Now.. what I need help in understanding... is ... assuming that
I can handle each e-mail separately as it comes through, how do I
parse the e-mail (like the way Spamassassin does) to have the
ability to pull the component parts from the e-mail (from:,
subject:, and MIME-encapsulated fax image) in order to be able
to use these pieces (somehow) for the customer care module.
I'm well versed in PHP... I used to do a lot of perl (many moons
ago) and I'd like to make this work without too awful much pain.
I think ultimately, I'll probably let the normal copy of the e-mail
go onto the customers destination. I'd cause an extra Cc: to
go through a specific e-mail account on the server where anything
that is delivered to this account is strained by this e-mail
parsing program that'll split the e-mail up into it's pieces,
and distribute/use the chunks it in a manner that I can manipulate
it later in the process.
Any help to point me in the right direction?
Thanks a lot....
Tyler Nally
Re: Parsing Email
Posted by Theo Van Dinter <fe...@apache.org>.
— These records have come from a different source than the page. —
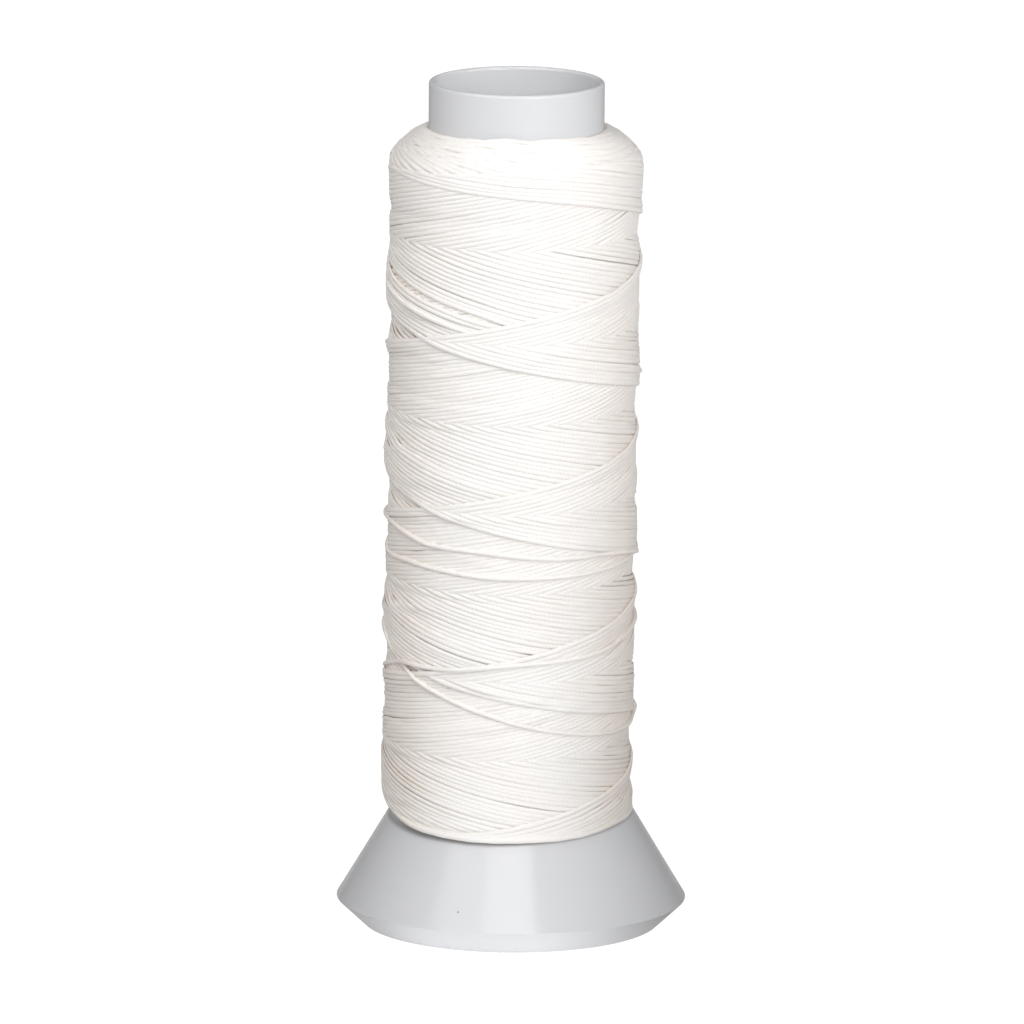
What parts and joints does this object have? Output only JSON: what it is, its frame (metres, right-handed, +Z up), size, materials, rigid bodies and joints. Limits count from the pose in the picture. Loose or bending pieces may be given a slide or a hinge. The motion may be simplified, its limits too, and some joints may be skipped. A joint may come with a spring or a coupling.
{
  "type": "reel of thread",
  "caption": "Tall reel of heavy ivory thread, cross-wound straight-sided on a hollow moulded spool with a flared foot, its loose end taken round it in slack turns.",
  "frame": {"origin": "on the spool's axis, in the plane that the foot stands on", "axes": "+Z up along the spool's axis, from the foot to the open end of the tube; -Y is the front, where the slack turns are seen best"},
  "size_m": [0.048, 0.048, 0.1172],
  "materials": {
    "spool_plastic": "smooth moulded plastic, soft gloss",
    "thread": "plied cotton thread, matt, warm ivory"
  },
  "bodies": {
    "root": {"spool": "spool_plastic", "thread_winding": "thread", "loose_end": "thread"}
  },
  "joints": []
}
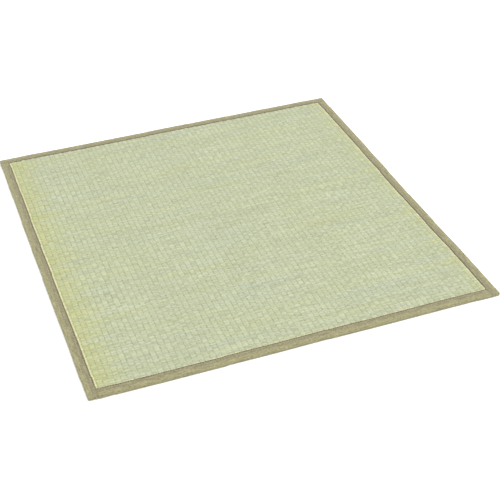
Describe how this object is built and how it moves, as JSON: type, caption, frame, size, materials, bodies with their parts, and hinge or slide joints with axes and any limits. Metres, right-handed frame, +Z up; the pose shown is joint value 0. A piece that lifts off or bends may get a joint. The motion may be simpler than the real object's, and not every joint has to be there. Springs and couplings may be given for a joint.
{
  "type": "tatami mat",
  "caption": "Square woven rush floor mat with a cloth tape folded over each edge, lying flat.",
  "frame": {"origin": "centre of the underside", "axes": "+Z up, +Y from the front edge to the back edge, so the woven columns run along Y and the rushes along X"},
  "size_m": [0.88, 0.88, 0.008],
  "materials": {
    "woven_rush": "matte, plain woven dried rush",
    "olive_tape": "matte, fine plain weave tape"
  },
  "bodies": {
    "root": {"rush_field": "woven_rush", "tape_front": "olive_tape", "tape_left": "olive_tape", "tape_right": "olive_tape", "tape_back": "olive_tape"}
  },
  "joints": []
}
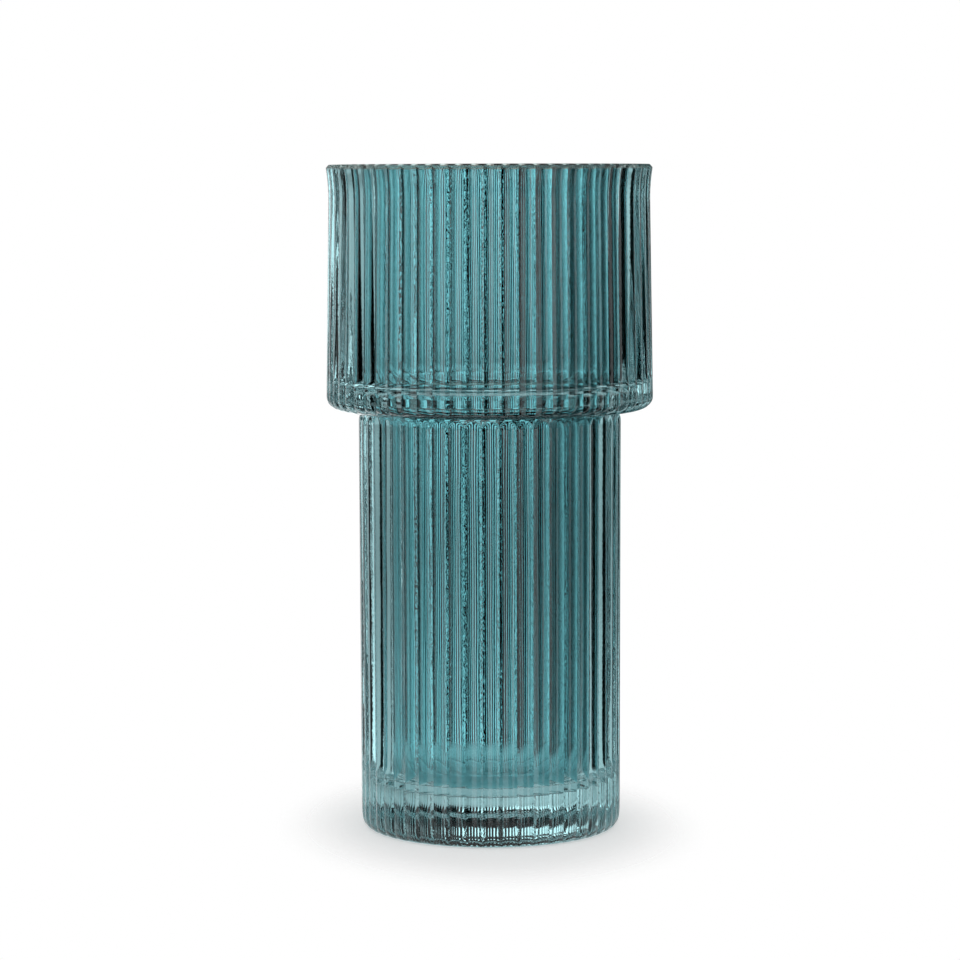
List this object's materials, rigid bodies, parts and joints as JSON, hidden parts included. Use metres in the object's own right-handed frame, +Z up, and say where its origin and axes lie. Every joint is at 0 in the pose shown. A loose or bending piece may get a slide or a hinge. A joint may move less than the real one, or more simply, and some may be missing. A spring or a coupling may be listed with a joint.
{
  "type": "glass vase",
  "caption": "Two-tier vase in ribbed teal glass: a wide open upper tier on a narrower lower tier, smooth inside, with a thick solid ledge between them and a solid foot.",
  "frame": {"origin": "centre of the flat face that the vase stands on", "axes": "+Z up along the vase's axis, out of its mouth; a rib valley of both tiers lies on the X and Y axes"},
  "size_m": [0.0982, 0.0982, 0.2],
  "materials": {
    "glass": "pressed glass, fire-polished"
  },
  "bodies": {
    "root": {"vase_body": "glass"}
  },
  "joints": []
}
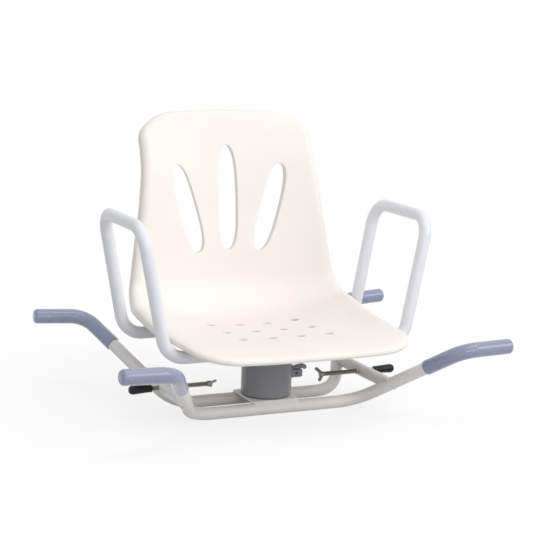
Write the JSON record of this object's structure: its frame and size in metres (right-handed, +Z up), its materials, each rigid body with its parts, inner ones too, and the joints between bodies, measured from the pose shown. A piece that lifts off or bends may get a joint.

On Wed, Oct 11, 2006 at 02:48:28PM -0700, Vincent Li wrote:
> my $fh;
> open $fh, "<", shift;
> my @message = <$fh>;
>
> use Mail::SpamAssassin::Message;
> my $msg = Mail::SpamAssassin::Message->new(
> {
> 'message' => \@message,
> }
FYI, new() accepts a file handle, an array, a scalar, or undef (which
causes it to use \*STDIN). So you don't need to slurp the message data
in first. :)
--
Randomly Selected Tagline:
All in a days work for "Confuse-a-Cat".
Re: Parsing Email
Posted by Vincent Li <vl...@vcn.bc.ca>.
On Wed, 11 Oct 2006, Theo Van Dinter wrote:
> On Wed, Oct 11, 2006 at 05:24:46PM -0400, Tyler Nally wrote:
>> Now.. what I need help in understanding... is ... assuming that
>> I can handle each e-mail separately as it comes through, how do I
>> parse the e-mail (like the way Spamassassin does) to have the
>> ability to pull the component parts from the e-mail (from:,
>> subject:, and MIME-encapsulated fax image) in order to be able
>> to use these pieces (somehow) for the customer care module.
>
> :) I answered this kind of question for someone on IRC a week or two ago,
> here's a quick example of how to use Mail::SpamAssassin::Message:
Yeah, I learned to use Message.pm from felicity :)
>
> use Mail::SpamAssassin::Message;
> my $msg = Mail::SpamAssassin::Message->new() || die "Message error?";
> my $count = 0;
> foreach my $p ($msg->find_parts(qr/^image\b/i, 1)) {
> open(OUT, ">message.".$count++) || die "can't write file message.$count: $!";
> binmode OUT;
> print OUT $p->decode();
> close(OUT);
> }
>
>
> So that parses a message from STDIN, goes through and finds all image parts,
> and writes them out to files called message.#.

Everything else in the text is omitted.